> **DATASET ROWS**:
+-------+
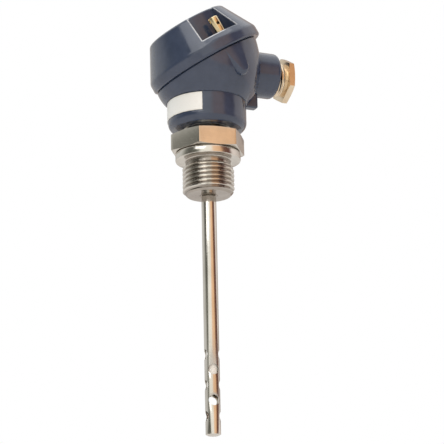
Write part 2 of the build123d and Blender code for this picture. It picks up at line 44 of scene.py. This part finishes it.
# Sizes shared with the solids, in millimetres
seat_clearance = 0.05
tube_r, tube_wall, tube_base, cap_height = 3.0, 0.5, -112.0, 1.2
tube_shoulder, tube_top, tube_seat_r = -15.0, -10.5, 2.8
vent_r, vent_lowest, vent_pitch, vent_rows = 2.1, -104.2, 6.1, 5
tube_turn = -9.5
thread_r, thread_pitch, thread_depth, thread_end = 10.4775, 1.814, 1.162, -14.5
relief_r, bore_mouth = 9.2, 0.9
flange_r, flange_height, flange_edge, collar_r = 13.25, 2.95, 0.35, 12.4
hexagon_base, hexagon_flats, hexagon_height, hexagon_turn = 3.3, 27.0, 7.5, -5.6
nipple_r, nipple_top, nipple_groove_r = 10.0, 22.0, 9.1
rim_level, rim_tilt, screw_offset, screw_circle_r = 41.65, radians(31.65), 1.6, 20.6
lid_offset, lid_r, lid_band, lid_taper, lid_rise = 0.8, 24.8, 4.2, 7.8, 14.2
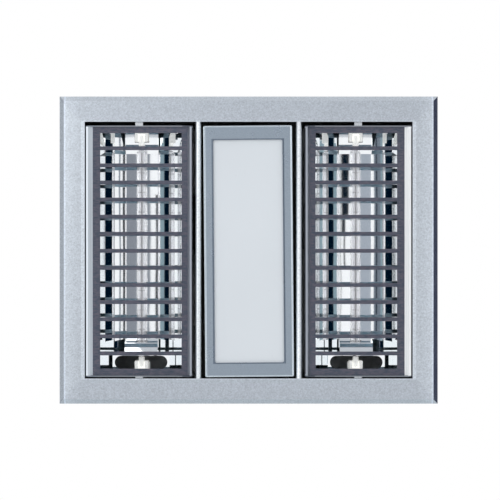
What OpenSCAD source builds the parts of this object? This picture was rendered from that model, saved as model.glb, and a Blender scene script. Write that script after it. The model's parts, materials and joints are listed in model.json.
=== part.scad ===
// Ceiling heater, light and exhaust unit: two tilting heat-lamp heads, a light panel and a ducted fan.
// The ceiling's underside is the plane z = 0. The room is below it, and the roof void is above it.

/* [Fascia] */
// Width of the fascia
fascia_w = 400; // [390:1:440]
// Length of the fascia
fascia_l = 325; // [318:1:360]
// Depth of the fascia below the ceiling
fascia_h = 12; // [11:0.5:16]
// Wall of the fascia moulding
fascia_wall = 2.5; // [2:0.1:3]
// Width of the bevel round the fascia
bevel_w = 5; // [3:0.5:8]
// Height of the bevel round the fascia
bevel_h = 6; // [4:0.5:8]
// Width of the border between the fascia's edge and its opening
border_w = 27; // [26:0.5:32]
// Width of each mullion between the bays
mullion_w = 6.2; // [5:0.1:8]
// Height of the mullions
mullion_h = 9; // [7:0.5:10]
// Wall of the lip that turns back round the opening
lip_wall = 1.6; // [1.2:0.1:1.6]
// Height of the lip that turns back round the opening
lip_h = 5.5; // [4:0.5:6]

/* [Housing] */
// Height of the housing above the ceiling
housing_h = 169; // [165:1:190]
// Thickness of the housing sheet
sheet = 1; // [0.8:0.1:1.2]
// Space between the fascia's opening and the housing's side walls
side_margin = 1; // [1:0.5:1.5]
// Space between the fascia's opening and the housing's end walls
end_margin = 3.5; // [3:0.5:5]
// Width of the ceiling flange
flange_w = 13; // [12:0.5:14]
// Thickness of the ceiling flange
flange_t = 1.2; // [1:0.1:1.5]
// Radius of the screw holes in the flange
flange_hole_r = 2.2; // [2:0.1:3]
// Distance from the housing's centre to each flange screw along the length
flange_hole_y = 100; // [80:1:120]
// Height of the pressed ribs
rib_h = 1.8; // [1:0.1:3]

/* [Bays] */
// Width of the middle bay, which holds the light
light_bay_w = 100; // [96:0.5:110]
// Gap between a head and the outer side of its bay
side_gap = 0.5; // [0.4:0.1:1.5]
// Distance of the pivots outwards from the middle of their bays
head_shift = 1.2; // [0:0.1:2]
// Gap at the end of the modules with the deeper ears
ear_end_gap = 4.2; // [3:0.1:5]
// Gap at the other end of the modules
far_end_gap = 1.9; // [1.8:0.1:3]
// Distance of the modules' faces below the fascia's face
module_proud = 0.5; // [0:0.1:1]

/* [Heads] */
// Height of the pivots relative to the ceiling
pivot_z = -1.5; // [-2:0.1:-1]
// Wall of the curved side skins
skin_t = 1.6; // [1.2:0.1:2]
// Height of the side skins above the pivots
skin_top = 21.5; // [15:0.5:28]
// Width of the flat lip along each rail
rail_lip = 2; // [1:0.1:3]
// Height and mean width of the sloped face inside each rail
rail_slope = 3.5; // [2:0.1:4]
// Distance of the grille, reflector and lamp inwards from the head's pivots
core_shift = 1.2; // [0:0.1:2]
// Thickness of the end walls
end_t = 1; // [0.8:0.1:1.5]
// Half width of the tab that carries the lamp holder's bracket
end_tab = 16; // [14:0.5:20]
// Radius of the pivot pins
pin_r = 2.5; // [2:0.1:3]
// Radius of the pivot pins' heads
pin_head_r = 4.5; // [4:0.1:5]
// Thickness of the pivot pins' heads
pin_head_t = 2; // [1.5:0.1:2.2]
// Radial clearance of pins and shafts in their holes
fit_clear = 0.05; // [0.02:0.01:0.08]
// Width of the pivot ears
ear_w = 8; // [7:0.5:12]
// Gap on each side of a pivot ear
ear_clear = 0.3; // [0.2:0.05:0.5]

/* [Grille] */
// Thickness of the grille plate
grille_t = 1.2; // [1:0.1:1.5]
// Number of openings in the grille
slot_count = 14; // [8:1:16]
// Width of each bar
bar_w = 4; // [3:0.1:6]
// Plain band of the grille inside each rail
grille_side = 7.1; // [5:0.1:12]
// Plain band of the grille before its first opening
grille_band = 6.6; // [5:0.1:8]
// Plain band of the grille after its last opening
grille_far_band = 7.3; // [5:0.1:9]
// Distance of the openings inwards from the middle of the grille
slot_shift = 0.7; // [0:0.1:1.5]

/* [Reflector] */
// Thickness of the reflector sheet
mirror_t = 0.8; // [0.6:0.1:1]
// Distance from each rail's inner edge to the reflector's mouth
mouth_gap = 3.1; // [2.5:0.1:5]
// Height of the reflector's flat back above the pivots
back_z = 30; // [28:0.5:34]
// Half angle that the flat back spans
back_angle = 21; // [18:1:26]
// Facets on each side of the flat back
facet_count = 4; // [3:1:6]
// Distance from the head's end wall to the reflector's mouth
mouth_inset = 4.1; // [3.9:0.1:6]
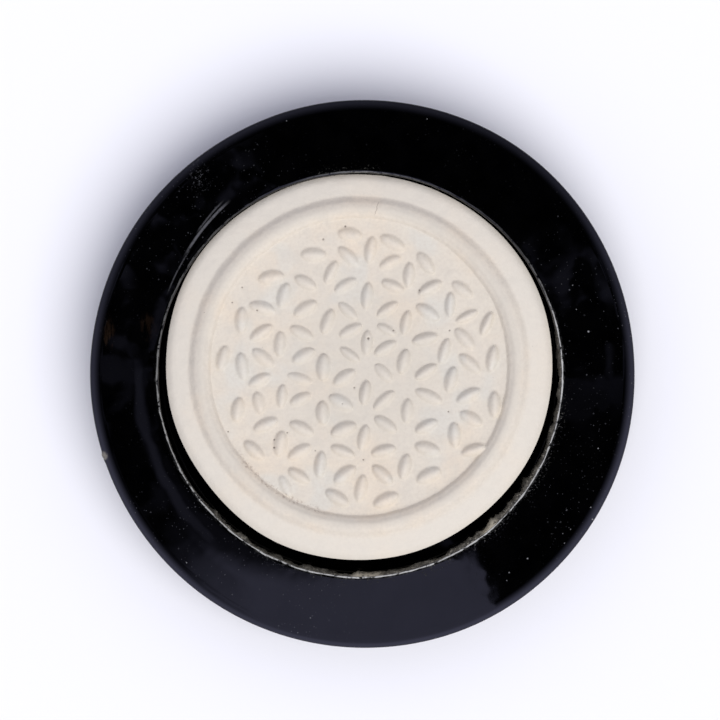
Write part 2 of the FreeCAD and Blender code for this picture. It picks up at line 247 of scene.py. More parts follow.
+-------+
> **WHAT THE TASK ASKS**:
From the listing above, return each line with the word "Blender".

> **OUTPUT FOR THIS TASK**:
Write part 2 of the build123d and Blender code for this picture. It picks up at line 44 of scene.py. This part finishes it.
What OpenSCAD source builds the parts of this object? This picture was rendered from that model, saved as model.glb, and a Blender scene script. Write that script after it. The model's parts, materials and joints are listed in model.json.
Write part 2 of the FreeCAD and Blender code for this picture. It picks up at line 247 of scene.py. More parts follow.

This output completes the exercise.